Немец, глядя на Ледникова, удивленно приподнял брови.
Сухоцкий остановился прямо перед Женей, закрыв ее своей спиной от Ледникова.
— Женечка, дорогая! Подумайте, что вас здесь держит? Я сделаю для вас все!
Женя что-то негромко ответила.
— Какие обязательства! — вскричал в ответ Сухоцкий. — Какие у вас могут быть обязательства перед этим человеком? Неужели вы думаете, что что-то для него значите? Вы были только нужны ему для каких-то темных закулисных дел. Я уверен, он причастен ко всему, что случилось с Всеволодом Андреевичем. Это и его рук дело!
Немец поднял палец, а потом несколько раз ткнул им в сторону Ледникова: мол, речь о тебе, друг милый!
Ледников согласно прикрыл глаза — обо мне, обо мне…

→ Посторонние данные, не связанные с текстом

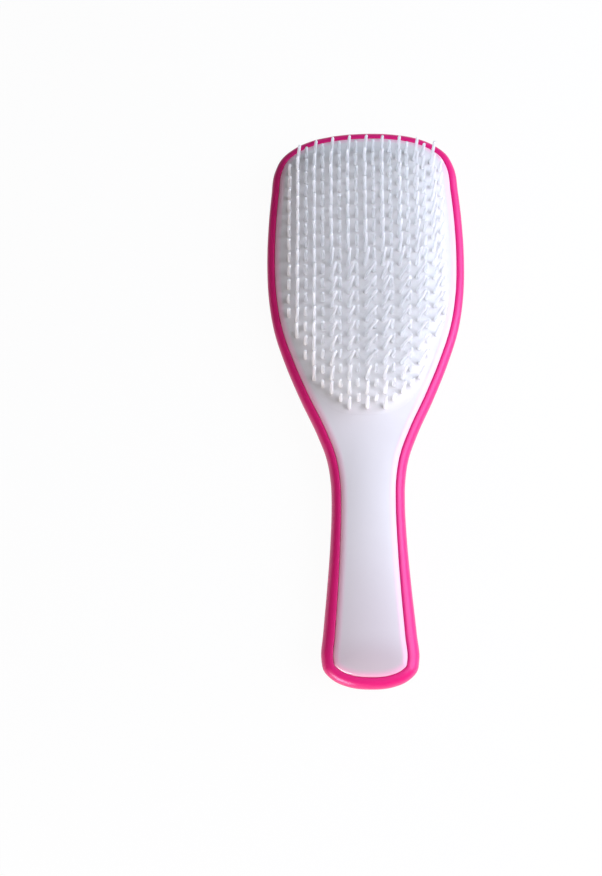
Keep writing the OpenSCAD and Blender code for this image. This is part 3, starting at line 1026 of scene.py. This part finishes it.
    def _bristles(self) -> tuple[bmesh.types.BMesh, int]:
        """Returns all the bristles as closed tapered strands, and their number."""
        draw = random.Random(self.seed)
        mesh = bmesh.new()
        kinds = {Tier.SHORT: self.short, Tier.LONG: self.long}
        templates = {tier: kind.template(mesh) for tier, kind in kinds.items()}
        count = 0
        for tier, root, lean in self._roots():
            stray = Vector((draw.uniform(-1, 1), draw.uniform(-1, 1))) * self.wobble
            verts = templates[tier]
            edges = dict.fromkeys(e for v in verts for e in v.link_edges)
            faces = dict.fromkeys(f for v in verts for f in v.link_faces)
            made = bmesh.ops.duplicate(mesh, geom=[*verts, *edges, *faces])["geom"]
            z = self.form.face_z(root)
            for vert in (item for item in made if isinstance(item, bmesh.types.BMVert)):
                rise = max(0.0, vert.co.z / kinds[tier].height) ** self.lean_power
                vert.co += Vector((root.x + (lean + stray.x) * rise, root.y + stray.y * rise, z))
            count += 1
        used = [vert for verts in templates.values() for vert in verts]
        bmesh.ops.delete(mesh, geom=used, context="VERTS")
        bmesh.ops.recalc_face_normals(mesh, faces=mesh.faces)
        return mesh, count

    def recess(self) -> bmesh.types.BMesh:
        """Returns the space that the pad needs in the plate."""
        return self.layer(self.gap, self.depth + self.gap, self.recess_rise)

    def build(self) -> bpy.types.Object:
        """Builds the pad with its bristles and dresses it.

        Returns:
            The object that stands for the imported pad.
        """
        piece = as_object("bristle_pad_soft", self.layer(0, self.depth, 0))
        bristles, count = self._bristles()
        combine(piece, bristles, Join.ADD)
        shade(piece, self.sharp_deg)
        full = self.long.height
        add_values(piece, "rise", lambda co: max(0.0, (co.z - self.form.face_z(co.xy)) / full))
        near = nearest(self._edge(0))
        # distance inside the pad's edge, over which the slab's painted light grows
        add_values(piece, "heart", lambda co: min(1.0, near(co) / self.edge_fade))
        piece.data.materials.append(BRISTLE_WHITE.material())
        log.info("%d bristles", count)
        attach(piece, "root")
        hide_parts("bristle_pad")
        return piece


@dataclass(frozen=True)
class SoftLamp:
    """A large square lamp of soft studio light."""

    name: str
    place: tuple[float, float, float]
    aim: tuple[float, float, float]
    side: float
    watts: float
    color: Rgb

    def build(self) -> None:
        """Adds the lamp to the scene."""
        lamp = bpy.data.lights.new(self.name, "AREA")
        lamp.shape = "SQUARE"
        lamp.size = self.side
        lamp.energy = self.watts
        lamp.color = self.color
        holder = bpy.data.objects.new(self.name, lamp)
        holder.location = self.place
        beam = Vector(self.aim) - Vector(self.place)
        holder.rotation_euler = beam.to_track_quat("-Z", "Y").to_euler()
        bpy.context.scene.collection.objects.link(holder)


@dataclass
class Studio:
    """White floor, soft lamps and the camera of the photograph."""

    camera_place: tuple[float, float, float] = (-7.287 * MM, -87.64 * MM, 332.15 * MM)
    camera_right: tuple[float, float, float] = (0.99840847, 0.00361813, -0.05628003)
    camera_up: tuple[float, float, float] = (0.00823984, 0.97787235, 0.20904011)
    lens_mm: float = 34.93
    sensor_mm: float = 36.0
    clip_near: float = 10 * MM
    floor_side: float = 6.0
    floor_white: float = 0.82
    seen_share: float = 0.96
    world_color: Rgba = (1.0, 0.96, 0.98, 1.0)
    world_strength: float = 0.09
    lamps: Sequence[SoftLamp] = (
        SoftLamp("window", place=(0.42, -0.08, 0.33), aim=(0.0, 0.02, 0.01),
                 side=0.56, watts=4.8, color=(0.85, 0.82, 0.99)),
        SoftLamp("sky", place=(0.50, 0.24, 0.26), aim=(0.0, 0.02, 0.01),
                 side=0.36, watts=1.5, color=(0.52, 0.80, 1.0)),
        SoftLamp("front", place=(-0.14, -0.38, 0.03), aim=(0.0, -0.09, 0.01),
                 side=0.14, watts=1.2, color=(1.0, 0.88, 0.84)),
        SoftLamp("ceiling", place=(0.15, -0.1, 1.1), aim=(0.0, 0.0, 0.0),
                 side=1.2, watts=1.8, color=(1.0, 0.99, 0.97)),
    )

    def floor(self) -> None:
        """Adds the white floor, which the camera sees nearly unlit, with a faint shadow."""
        mesh = bmesh.new()
        bmesh.ops.create_grid(mesh, x_segments=1, y_segments=1, size=self.floor_side / 2)
        piece = as_object("floor", mesh)
        made = bpy.data.materials.new("floor_white")
        made.use_nodes = True
        made.node_tree.nodes.clear()
        shader = Shader(made.node_tree)
        white = (self.floor_white, self.floor_white, self.floor_white, 1.0)
        matt = shader.node("BsdfDiffuse", {"Color": white})
        glow = shader.node("Emission", {"Color": (1.0, 1.0, 1.0, 1.0), "Strength": 1.0})
        path = shader.node("LightPath").outputs
        seen = shader.sum(shader.sum(path["Is Camera Ray"], path["Is Glossy Ray"]),
                          path["Is Transmission Ray"])
        share = shader.math("MULTIPLY", seen, self.seen_share, clamp=True)
        both = shader.node("MixShader")
        shader.fill(both.inputs, (share, matt.outputs[0], glow.outputs[0]))
        shader.node("OutputMaterial", {"Surface": both.outputs[0]})
        piece.data.materials.append(made)
        piece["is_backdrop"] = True

    def world(self) -> None:
        """Gives the scene a plain pale world."""
        world = bpy.data.worlds.new("studio")
        world.use_nodes = True
        back = world.node_tree.nodes["Background"]
        back.inputs["Color"].default_value = self.world_color
        back.inputs["Strength"].default_value = self.world_strength
        bpy.context.scene.world = world
        bpy.context.scene.view_settings.view_transform = "Standard"

    def camera(self) -> None:
        """Adds the camera at the photograph's place."""
        lens = bpy.data.cameras.new("camera")
        lens.sensor_fit = "VERTICAL"
        lens.sensor_height = self.sensor_mm
        lens.lens = self.lens_mm
        lens.clip_start = self.clip_near
        right, up = Vector(self.camera_right), Vector(self.camera_up)
        turn = Matrix((right, up, right.cross(up))).transposed()
        holder = bpy.data.objects.new("camera", lens)
        holder.matrix_world = Matrix.Translation(self.camera_place) @ turn.to_4x4()
        bpy.context.scene.collection.objects.link(holder)
        bpy.context.scene.camera = holder

    def build(self) -> None:
        """Adds the camera, the lamps, the floor and the world."""
        self.camera()
        for lamp in self.lamps:
            lamp.build()
        self.floor()
        self.world()


def brush_form() -> BrushForm:
    """Returns the form of the brush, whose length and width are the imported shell's."""
    low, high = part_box("back_shell")
    return BrushForm(overall_len=high.y - low.y, head_w=high.x - low.x)


def write_sizes() -> None:
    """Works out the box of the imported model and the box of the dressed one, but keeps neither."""
    boxes = {name: [list(corner) for corner in box]
             for name, box in (("cad", cad_bounds), ("visual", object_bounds()))}


def report(piece: bpy.types.Object) -> None:
    """Logs the name and the number of faces of a finished piece."""
    log.info("%s: %d faces", piece.name, len(piece.data.polygons))


def main() -> None:
    """Builds the studio, then the shell, the plate and the bristle pad."""
    logging.basicConfig(level=logging.INFO, format="%(name)s %(message)s")
    Studio().build()
    form = brush_form()
    pad = BristlePad(form)
    report(BackShell(form).build())
    report(FrontPlate(form).build(pad.recess()))
    report(pad.build())
    write_sizes()


if __name__ == "__main__":
    main()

Вдруг Сухоцкий опустился на колени перед Женей, схватил ее за руки и, задыхаясь, словно бредя, прерывисто заговорил:
— Дорогая моя, неужели вы не видите, что я люблю вас? Люблю давно, страстно, безнадежно! Еще с тех пор, когда вы были тоненькой, нескладной девушкой! Я не мог никому об этом сказать! Никому не мог в этом признаться. Тем более, Всеволоду Андреевичу, для которого я был учеником и другом… Но вы, вы всегда были моей мечтой, самой страстной, самой заветной! Я перенес все муки молчания и невозможности признаться в своих чувствах, ваше замужество… О, как я страдал! Вы не можете себе даже представить моих страданий и унижений!